Warm weather makes cucumbers, and beans in their great variety, happy. Bush beans are so prolific that only a short row, five to 10 feet, may be needed for a typical family. Sequential sowing may be good in their case, removing the plants after the second flush of pods, replacing with lettuces and other greens. Pole beans yield over an entire season.
Chipmunks and their friends are burrowing into hilled potatoes to beat us to the harvest, and were also a real nuisance with strawberries this year. I am using Bobbex’s Animal Repellent with fingers crossed.
Drought conditions are possibly exacerbating problems with thirsty animal life. Keep birdbaths clean and full.
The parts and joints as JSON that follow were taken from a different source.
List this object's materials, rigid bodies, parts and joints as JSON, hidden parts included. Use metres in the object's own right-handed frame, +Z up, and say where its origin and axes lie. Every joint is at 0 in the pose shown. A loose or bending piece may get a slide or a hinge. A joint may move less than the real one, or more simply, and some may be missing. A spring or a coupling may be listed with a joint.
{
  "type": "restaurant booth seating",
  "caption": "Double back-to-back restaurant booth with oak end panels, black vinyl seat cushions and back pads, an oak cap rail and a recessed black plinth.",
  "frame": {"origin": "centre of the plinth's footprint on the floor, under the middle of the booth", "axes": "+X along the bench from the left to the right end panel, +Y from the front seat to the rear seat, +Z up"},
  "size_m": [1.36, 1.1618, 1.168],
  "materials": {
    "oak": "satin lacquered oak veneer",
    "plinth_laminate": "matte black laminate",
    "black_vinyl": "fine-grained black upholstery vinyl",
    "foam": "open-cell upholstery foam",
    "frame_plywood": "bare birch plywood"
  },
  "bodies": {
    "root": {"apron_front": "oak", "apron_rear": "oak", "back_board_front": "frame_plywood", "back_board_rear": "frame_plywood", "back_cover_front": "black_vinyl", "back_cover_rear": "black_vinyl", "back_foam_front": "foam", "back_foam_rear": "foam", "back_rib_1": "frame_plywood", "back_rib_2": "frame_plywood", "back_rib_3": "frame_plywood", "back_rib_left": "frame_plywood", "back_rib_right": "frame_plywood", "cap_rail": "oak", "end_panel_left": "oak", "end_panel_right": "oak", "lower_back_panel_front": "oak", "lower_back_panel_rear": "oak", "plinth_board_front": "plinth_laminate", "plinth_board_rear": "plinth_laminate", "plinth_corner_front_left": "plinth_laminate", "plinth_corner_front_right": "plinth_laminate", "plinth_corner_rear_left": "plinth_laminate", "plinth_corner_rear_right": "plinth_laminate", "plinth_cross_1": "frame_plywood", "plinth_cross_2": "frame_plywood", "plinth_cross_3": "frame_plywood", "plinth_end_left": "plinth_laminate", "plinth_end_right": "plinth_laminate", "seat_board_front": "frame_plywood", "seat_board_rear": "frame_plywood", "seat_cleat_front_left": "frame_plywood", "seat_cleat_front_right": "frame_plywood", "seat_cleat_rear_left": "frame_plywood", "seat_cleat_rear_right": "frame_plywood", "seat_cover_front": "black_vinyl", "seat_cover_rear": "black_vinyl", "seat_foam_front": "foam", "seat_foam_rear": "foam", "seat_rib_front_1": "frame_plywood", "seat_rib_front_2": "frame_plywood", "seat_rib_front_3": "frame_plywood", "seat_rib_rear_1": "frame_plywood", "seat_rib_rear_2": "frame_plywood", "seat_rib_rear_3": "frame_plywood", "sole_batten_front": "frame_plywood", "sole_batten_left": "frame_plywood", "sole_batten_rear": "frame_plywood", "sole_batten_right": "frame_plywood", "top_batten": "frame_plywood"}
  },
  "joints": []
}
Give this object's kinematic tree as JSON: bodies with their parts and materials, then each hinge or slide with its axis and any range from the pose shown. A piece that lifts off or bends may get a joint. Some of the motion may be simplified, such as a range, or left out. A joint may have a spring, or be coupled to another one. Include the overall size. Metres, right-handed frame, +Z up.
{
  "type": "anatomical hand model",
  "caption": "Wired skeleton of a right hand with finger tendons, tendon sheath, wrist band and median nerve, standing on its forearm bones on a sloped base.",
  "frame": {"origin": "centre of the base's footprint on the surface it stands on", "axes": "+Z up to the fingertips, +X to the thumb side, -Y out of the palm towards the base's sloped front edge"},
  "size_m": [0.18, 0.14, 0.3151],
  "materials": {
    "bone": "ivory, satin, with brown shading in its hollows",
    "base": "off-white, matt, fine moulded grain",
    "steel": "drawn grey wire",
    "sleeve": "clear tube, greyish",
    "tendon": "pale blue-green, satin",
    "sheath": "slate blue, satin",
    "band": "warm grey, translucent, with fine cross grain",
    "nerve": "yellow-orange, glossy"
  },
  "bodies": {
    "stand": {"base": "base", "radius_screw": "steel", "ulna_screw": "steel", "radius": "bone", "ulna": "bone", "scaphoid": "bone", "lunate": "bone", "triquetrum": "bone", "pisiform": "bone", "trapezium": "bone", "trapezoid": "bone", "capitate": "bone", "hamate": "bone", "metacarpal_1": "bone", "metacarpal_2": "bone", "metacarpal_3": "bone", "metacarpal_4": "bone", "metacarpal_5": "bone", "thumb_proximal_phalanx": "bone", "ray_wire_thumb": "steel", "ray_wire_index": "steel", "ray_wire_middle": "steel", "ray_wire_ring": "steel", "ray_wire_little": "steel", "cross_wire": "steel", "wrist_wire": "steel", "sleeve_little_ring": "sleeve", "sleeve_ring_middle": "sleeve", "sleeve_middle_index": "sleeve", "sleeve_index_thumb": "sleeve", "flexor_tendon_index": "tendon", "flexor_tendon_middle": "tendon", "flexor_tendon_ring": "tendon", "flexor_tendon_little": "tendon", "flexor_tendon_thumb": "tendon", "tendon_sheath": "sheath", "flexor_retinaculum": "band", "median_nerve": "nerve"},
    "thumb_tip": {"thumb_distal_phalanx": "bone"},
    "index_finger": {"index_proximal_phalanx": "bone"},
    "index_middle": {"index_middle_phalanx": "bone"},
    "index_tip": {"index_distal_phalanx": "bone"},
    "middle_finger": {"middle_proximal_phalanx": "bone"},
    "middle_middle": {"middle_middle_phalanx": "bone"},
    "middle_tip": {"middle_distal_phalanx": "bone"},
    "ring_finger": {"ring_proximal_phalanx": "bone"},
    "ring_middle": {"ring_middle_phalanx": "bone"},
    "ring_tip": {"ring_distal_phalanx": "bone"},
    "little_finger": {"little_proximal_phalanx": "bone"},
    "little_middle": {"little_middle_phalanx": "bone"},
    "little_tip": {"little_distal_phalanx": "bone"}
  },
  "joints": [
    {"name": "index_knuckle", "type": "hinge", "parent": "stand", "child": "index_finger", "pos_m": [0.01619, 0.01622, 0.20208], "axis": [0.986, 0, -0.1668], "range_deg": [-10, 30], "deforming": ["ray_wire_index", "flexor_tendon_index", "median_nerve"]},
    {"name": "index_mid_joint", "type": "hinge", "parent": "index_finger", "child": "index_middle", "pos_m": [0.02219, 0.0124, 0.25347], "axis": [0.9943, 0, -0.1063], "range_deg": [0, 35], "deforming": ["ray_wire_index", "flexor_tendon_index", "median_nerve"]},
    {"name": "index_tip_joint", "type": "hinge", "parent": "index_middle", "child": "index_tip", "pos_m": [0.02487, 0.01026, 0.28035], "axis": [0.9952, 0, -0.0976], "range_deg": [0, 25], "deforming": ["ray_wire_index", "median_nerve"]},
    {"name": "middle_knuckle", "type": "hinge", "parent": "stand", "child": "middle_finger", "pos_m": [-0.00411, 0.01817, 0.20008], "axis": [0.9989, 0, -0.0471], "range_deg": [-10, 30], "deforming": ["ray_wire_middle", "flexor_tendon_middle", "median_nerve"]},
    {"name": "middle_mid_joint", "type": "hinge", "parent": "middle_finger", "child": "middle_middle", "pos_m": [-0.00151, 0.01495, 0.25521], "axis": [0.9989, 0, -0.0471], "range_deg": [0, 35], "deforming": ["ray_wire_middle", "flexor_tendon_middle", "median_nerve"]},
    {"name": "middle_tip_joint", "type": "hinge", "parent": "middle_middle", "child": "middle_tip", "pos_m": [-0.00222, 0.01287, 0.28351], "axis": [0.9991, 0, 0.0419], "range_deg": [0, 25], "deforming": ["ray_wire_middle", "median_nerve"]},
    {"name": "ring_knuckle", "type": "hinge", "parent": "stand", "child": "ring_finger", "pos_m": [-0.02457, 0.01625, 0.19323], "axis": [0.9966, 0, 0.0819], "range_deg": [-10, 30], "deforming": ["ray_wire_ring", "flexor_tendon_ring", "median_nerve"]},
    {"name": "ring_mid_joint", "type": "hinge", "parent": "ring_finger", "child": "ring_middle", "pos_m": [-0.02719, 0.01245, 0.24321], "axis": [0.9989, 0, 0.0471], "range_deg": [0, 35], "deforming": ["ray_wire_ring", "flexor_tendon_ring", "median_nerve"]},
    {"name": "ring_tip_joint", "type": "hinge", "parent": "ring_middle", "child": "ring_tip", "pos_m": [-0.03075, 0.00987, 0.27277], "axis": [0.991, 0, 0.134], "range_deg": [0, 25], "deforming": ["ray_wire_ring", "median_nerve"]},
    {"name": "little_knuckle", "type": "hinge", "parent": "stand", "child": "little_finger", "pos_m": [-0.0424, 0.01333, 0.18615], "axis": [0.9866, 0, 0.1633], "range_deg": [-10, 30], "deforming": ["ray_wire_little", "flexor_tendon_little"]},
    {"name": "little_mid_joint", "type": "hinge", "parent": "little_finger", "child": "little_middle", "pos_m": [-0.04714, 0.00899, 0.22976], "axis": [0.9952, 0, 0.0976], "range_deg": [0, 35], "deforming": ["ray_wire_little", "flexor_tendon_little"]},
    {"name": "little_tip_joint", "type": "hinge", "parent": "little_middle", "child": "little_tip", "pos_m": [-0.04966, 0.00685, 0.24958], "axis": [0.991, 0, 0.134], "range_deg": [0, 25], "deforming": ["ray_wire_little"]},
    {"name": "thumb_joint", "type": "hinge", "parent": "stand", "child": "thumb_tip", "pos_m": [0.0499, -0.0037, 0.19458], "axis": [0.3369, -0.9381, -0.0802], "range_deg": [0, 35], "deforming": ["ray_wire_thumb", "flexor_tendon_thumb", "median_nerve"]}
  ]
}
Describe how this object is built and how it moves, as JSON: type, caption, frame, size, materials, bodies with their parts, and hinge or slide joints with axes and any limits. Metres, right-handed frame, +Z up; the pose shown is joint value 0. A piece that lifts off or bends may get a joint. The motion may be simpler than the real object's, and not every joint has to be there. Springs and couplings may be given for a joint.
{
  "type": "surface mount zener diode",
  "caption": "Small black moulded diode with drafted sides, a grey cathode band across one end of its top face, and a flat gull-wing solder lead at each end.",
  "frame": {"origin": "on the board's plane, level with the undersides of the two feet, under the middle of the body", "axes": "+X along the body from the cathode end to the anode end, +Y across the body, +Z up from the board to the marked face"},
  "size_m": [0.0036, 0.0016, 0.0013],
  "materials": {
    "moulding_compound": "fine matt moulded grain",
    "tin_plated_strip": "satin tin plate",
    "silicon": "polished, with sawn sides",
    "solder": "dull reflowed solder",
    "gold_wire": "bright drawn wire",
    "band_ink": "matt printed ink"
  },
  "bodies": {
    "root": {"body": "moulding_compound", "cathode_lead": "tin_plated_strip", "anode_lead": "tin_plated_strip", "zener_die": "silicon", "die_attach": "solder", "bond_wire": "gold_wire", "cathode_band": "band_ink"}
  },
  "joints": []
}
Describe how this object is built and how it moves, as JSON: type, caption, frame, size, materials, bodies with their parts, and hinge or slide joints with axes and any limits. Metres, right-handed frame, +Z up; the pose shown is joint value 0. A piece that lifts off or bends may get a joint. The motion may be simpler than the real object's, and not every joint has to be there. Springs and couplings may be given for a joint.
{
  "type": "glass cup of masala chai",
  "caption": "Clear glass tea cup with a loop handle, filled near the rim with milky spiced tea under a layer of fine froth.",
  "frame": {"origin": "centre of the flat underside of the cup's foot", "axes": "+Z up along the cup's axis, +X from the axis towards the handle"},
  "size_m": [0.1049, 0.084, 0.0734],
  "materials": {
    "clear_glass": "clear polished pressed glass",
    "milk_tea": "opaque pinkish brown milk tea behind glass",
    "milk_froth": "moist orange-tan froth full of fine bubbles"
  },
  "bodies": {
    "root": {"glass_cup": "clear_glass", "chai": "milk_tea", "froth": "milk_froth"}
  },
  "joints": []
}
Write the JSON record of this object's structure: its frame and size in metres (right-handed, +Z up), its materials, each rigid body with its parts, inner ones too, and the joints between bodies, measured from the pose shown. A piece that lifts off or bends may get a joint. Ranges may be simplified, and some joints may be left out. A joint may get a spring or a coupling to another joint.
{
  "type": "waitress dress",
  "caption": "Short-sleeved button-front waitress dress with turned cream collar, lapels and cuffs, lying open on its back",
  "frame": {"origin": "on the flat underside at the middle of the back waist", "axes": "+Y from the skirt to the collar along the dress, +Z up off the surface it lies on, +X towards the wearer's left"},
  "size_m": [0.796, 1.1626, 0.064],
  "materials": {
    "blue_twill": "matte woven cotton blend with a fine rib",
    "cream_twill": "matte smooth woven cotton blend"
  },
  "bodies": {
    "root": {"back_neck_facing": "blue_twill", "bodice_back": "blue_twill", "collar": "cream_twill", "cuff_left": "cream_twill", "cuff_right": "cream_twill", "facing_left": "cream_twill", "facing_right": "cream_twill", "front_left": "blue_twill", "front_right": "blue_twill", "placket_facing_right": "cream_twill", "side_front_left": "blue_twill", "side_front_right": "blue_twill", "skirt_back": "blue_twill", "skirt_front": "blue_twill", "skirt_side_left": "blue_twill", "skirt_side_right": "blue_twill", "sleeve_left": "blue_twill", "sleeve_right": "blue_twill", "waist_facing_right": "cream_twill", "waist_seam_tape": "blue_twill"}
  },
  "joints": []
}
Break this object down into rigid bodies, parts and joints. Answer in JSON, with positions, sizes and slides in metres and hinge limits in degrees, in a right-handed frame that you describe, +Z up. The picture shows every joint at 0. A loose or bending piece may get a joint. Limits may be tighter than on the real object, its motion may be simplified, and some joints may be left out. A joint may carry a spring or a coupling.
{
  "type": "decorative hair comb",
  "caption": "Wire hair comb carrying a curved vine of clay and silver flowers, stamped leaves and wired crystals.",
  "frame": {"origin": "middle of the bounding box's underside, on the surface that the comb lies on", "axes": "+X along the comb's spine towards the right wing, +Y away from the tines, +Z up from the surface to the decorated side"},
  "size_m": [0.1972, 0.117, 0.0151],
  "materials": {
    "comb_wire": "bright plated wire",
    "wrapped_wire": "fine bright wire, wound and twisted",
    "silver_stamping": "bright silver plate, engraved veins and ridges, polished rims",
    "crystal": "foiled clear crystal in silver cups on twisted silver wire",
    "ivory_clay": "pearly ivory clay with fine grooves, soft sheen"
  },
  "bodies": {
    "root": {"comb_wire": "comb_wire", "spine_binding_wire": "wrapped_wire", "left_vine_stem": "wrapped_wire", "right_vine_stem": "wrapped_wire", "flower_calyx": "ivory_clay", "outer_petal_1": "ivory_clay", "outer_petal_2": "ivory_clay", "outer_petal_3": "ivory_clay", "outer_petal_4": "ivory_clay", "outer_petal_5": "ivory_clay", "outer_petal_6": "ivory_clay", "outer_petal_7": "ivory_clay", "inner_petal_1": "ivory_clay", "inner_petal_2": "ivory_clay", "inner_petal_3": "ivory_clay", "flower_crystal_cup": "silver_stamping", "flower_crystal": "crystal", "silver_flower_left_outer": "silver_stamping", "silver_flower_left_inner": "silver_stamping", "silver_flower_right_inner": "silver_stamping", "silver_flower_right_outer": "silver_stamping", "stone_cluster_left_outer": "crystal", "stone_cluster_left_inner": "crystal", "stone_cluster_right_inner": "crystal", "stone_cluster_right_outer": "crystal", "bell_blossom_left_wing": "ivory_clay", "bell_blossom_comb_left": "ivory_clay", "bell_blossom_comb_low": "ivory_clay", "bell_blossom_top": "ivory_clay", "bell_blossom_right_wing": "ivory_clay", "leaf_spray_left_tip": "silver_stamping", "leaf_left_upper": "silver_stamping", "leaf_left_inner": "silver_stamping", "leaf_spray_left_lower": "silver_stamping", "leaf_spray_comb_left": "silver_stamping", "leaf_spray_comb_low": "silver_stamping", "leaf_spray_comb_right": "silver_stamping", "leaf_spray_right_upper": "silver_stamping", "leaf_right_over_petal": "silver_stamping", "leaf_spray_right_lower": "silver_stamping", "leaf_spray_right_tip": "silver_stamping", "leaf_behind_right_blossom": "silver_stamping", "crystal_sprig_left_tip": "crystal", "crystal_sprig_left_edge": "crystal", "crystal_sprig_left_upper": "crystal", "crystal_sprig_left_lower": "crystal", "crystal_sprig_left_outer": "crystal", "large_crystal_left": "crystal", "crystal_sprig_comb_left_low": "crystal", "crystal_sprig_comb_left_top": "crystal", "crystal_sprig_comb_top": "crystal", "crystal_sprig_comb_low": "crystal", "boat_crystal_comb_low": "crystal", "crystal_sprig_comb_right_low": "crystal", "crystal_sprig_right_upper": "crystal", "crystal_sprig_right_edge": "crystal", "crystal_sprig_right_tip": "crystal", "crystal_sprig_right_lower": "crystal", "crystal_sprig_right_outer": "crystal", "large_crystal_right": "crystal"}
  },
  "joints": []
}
Weed the beds of June-bearing strawberries and reset runners, if plants are reaching the drop-off in production that happens after three or four seasons. Remove runners from everbearing strawberry plants, as the runners drain off their energy; weed them as well. Consider what replaces garlic crops after harvest frees up that space.
Asparagus beds
Asparagus season closes when June does. Treat the hungry crowns to compost if you have it; or another organic product that supports the soil and the immense output the crowns make for dinners.
Let them fern, and take the opportunity to feed the bed. A nicely timed fix is to clean your henhouse — wear a mask — before fly season hits. The litter/manure combo is perfect for feeding asparagus beds.
Tick check: Inspect yourself, children, and pets frequently.